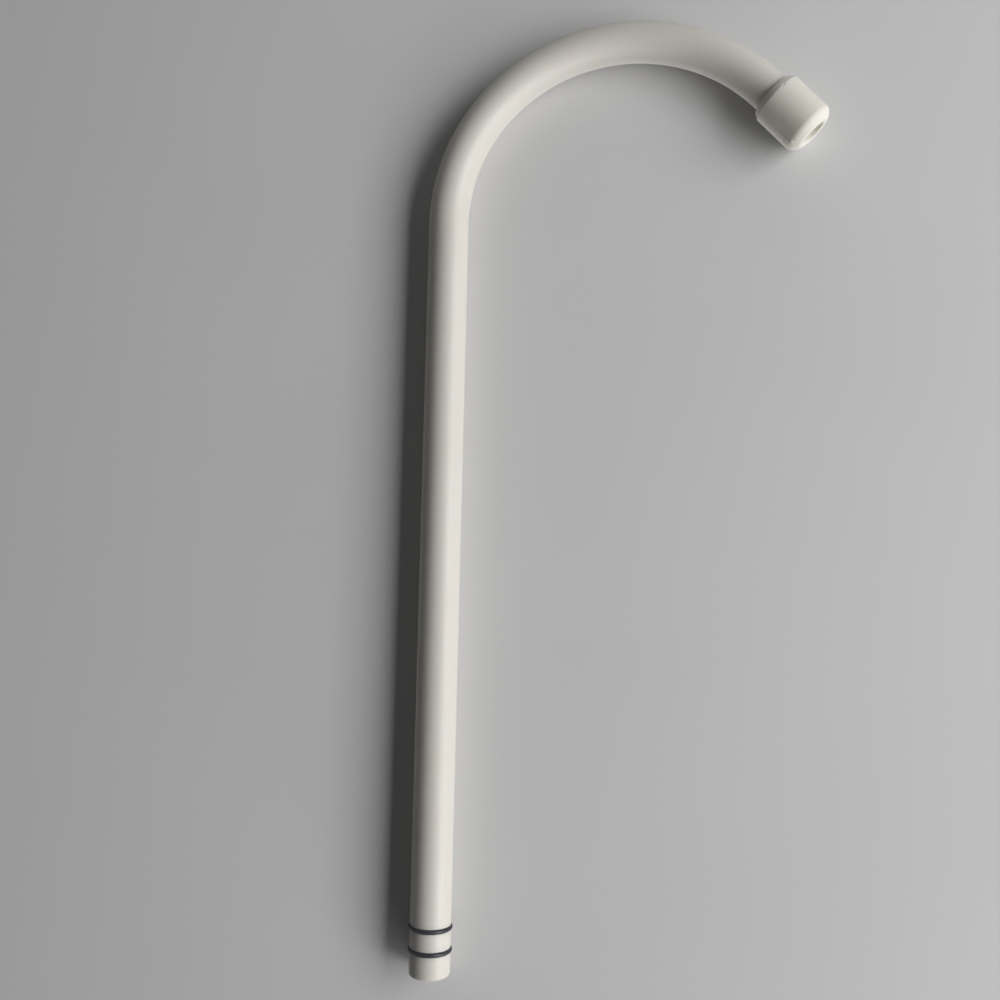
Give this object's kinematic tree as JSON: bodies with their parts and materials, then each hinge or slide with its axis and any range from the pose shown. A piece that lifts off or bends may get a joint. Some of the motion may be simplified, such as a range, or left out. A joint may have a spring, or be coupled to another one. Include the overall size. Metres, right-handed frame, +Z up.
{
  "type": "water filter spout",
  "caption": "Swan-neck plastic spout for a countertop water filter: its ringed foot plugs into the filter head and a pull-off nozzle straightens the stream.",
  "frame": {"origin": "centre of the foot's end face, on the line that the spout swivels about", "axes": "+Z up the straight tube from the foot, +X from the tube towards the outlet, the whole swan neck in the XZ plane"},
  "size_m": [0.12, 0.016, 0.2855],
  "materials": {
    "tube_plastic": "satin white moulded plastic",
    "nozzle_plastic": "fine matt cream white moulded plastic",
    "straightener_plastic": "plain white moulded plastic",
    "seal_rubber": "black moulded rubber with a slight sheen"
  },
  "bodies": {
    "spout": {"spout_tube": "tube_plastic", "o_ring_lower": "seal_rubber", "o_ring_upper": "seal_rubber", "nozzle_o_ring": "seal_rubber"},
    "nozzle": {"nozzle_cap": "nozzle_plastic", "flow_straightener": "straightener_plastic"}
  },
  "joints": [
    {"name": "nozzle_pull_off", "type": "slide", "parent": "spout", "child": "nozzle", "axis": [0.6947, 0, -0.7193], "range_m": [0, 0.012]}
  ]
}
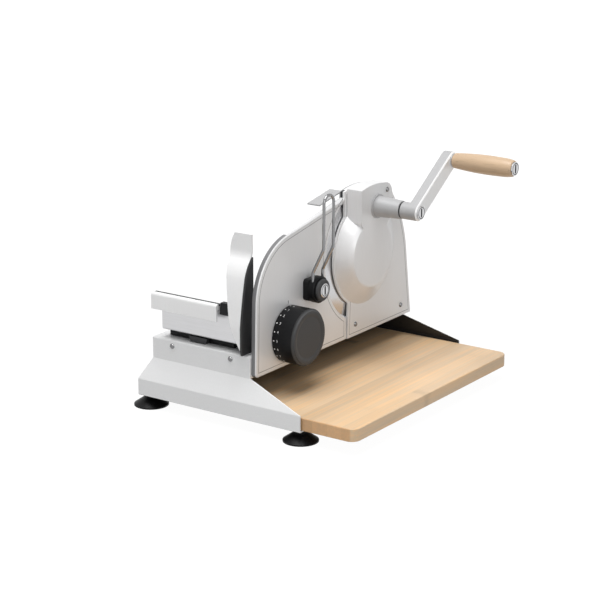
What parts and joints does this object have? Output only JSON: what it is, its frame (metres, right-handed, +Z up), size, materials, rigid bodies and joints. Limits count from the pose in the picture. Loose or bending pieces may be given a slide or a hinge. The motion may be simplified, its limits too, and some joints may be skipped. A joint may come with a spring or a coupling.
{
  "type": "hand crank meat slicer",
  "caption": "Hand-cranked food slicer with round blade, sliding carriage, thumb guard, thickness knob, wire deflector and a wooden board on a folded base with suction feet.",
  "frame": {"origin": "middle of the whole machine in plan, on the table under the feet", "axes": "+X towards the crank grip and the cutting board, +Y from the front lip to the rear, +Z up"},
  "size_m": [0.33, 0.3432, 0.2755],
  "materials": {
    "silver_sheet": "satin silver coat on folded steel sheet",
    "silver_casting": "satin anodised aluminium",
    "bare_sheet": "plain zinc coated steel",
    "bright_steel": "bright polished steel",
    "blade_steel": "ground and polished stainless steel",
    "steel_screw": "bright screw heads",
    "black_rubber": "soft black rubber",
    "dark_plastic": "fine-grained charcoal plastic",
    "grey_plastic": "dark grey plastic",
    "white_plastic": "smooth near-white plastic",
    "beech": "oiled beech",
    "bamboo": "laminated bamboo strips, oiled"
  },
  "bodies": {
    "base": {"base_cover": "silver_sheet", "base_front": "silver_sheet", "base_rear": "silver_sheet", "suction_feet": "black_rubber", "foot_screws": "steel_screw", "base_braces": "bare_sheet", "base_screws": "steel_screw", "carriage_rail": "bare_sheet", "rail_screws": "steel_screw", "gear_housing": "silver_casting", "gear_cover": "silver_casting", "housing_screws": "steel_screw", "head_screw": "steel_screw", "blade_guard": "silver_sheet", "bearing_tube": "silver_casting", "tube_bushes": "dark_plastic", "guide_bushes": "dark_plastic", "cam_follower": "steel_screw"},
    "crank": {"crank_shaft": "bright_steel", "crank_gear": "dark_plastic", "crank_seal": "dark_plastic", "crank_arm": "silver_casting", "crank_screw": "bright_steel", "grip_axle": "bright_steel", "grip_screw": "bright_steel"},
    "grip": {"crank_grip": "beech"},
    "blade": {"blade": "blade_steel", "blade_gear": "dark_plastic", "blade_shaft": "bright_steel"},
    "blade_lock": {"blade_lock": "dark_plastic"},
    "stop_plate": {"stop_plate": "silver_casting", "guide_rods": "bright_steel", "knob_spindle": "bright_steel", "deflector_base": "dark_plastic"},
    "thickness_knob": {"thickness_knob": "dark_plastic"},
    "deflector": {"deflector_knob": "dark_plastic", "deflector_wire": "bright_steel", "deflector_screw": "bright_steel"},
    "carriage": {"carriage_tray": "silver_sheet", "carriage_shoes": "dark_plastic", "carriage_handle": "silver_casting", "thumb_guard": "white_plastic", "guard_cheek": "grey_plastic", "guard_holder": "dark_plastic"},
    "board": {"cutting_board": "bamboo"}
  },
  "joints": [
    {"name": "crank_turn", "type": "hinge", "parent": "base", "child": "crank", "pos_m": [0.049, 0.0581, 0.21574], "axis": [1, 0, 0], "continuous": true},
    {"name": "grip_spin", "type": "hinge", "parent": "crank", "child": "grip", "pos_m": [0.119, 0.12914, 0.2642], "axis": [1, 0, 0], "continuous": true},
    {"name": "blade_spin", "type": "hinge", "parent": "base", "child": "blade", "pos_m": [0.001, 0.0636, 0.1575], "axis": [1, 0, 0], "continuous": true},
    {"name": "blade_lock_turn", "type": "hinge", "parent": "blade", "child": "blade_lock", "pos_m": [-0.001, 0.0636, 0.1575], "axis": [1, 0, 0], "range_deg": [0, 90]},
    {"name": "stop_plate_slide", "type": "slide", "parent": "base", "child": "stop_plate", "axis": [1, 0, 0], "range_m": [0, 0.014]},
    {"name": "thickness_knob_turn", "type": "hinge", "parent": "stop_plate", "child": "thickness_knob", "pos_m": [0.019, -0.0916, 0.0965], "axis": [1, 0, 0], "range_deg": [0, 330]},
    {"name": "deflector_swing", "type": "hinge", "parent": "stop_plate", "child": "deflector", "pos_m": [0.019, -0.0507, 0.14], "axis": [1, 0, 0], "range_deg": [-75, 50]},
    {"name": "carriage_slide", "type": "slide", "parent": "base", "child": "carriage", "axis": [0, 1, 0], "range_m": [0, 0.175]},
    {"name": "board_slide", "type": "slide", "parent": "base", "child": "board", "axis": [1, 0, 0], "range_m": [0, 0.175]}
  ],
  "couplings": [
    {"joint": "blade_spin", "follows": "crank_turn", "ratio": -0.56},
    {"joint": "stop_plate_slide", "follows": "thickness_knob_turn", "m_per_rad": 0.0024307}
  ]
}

********************

Problem | Only the number is needed: state how many lines in the listing contain "with".

Answer for the task | 4